◆ Exercise description: In the material below, identify each line bearing the word "from". Reproduce those lines.

◆ Provided entries:
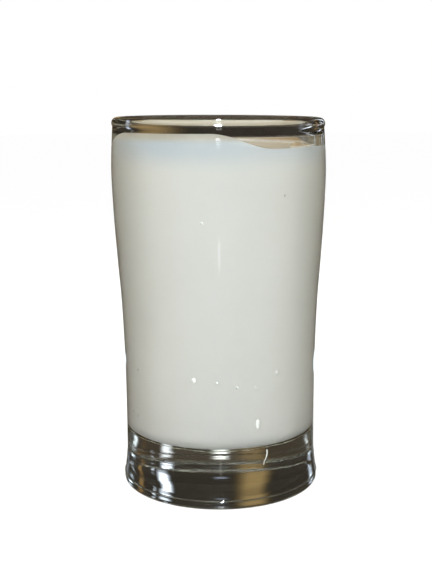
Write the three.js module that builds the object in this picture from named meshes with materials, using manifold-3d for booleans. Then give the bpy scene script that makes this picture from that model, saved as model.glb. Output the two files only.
---
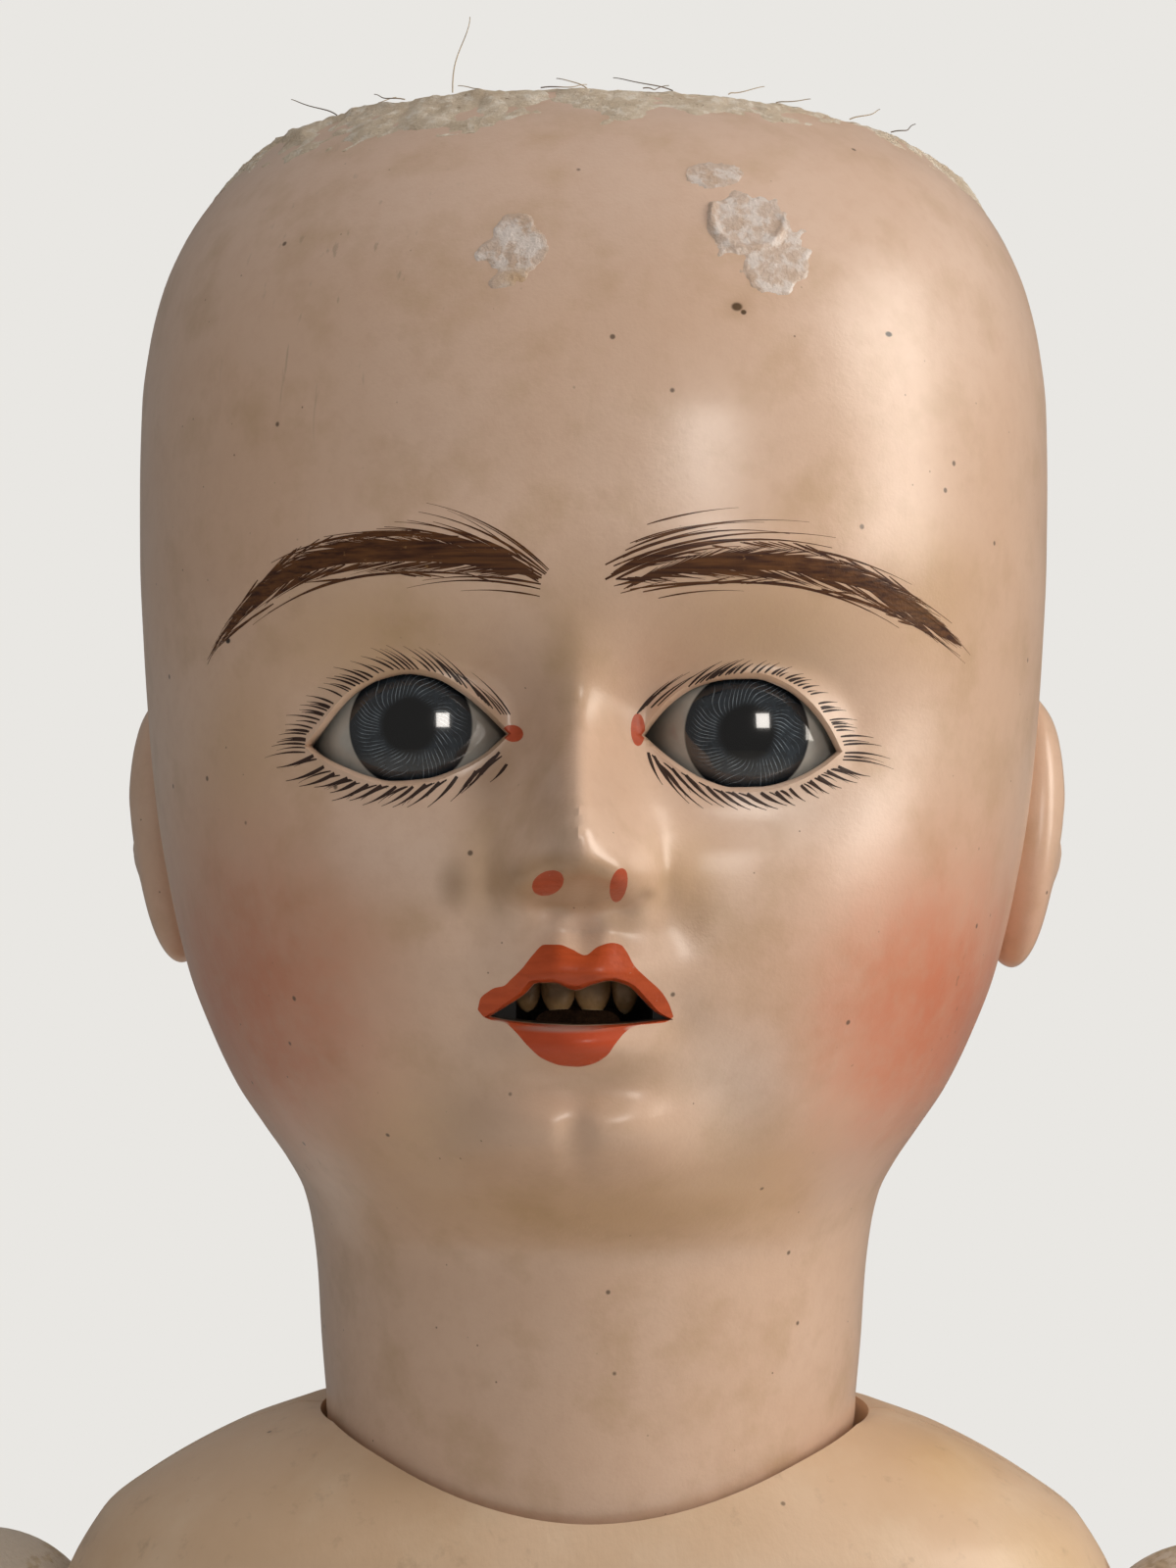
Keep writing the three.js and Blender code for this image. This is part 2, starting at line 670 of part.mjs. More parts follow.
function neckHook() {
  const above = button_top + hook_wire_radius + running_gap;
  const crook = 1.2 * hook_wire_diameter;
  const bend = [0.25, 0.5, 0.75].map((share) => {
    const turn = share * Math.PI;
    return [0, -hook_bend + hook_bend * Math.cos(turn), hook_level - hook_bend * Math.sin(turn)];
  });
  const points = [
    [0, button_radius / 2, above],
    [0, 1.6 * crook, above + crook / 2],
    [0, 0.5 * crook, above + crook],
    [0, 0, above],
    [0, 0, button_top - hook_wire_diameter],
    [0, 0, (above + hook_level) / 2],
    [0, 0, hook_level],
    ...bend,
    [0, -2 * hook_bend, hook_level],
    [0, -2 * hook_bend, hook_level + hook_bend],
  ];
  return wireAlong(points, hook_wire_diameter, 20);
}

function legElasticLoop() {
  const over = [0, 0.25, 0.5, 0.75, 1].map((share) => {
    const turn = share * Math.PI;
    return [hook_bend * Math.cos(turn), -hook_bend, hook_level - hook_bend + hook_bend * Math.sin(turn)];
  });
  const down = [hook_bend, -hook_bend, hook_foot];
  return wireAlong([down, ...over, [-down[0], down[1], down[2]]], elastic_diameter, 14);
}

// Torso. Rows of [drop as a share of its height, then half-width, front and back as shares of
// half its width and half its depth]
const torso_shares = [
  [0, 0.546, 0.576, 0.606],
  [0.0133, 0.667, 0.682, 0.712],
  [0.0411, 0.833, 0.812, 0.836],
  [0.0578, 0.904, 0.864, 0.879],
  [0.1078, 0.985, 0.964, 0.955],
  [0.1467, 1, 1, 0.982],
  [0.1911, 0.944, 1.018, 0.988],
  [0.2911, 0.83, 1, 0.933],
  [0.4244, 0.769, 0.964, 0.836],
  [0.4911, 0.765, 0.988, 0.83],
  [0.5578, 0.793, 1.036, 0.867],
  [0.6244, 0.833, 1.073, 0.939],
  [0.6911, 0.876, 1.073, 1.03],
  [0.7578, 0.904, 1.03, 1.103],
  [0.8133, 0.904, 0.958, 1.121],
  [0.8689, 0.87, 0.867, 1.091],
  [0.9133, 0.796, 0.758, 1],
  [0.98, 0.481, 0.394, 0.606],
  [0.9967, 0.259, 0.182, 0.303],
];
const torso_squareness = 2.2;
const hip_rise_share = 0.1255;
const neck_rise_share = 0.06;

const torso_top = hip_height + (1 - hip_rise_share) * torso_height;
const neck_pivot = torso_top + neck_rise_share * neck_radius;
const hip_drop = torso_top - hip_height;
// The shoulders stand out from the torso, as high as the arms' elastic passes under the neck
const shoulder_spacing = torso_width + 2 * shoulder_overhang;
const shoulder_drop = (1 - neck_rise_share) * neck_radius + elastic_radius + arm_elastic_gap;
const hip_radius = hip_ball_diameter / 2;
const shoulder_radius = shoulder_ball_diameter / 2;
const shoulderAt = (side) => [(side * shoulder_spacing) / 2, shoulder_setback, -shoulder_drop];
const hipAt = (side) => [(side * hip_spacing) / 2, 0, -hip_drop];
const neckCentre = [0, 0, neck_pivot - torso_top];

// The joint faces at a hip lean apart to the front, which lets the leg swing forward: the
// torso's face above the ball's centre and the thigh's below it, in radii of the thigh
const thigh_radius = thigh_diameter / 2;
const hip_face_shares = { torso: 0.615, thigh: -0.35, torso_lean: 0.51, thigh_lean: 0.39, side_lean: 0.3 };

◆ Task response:
Write the three.js module that builds the object in this picture from named meshes with materials, using manifold-3d for booleans. Then give the bpy scene script that makes this picture from that model, saved as model.glb. Output the two files only.
// The shoulders stand out from the torso, as high as the arms' elastic passes under the neck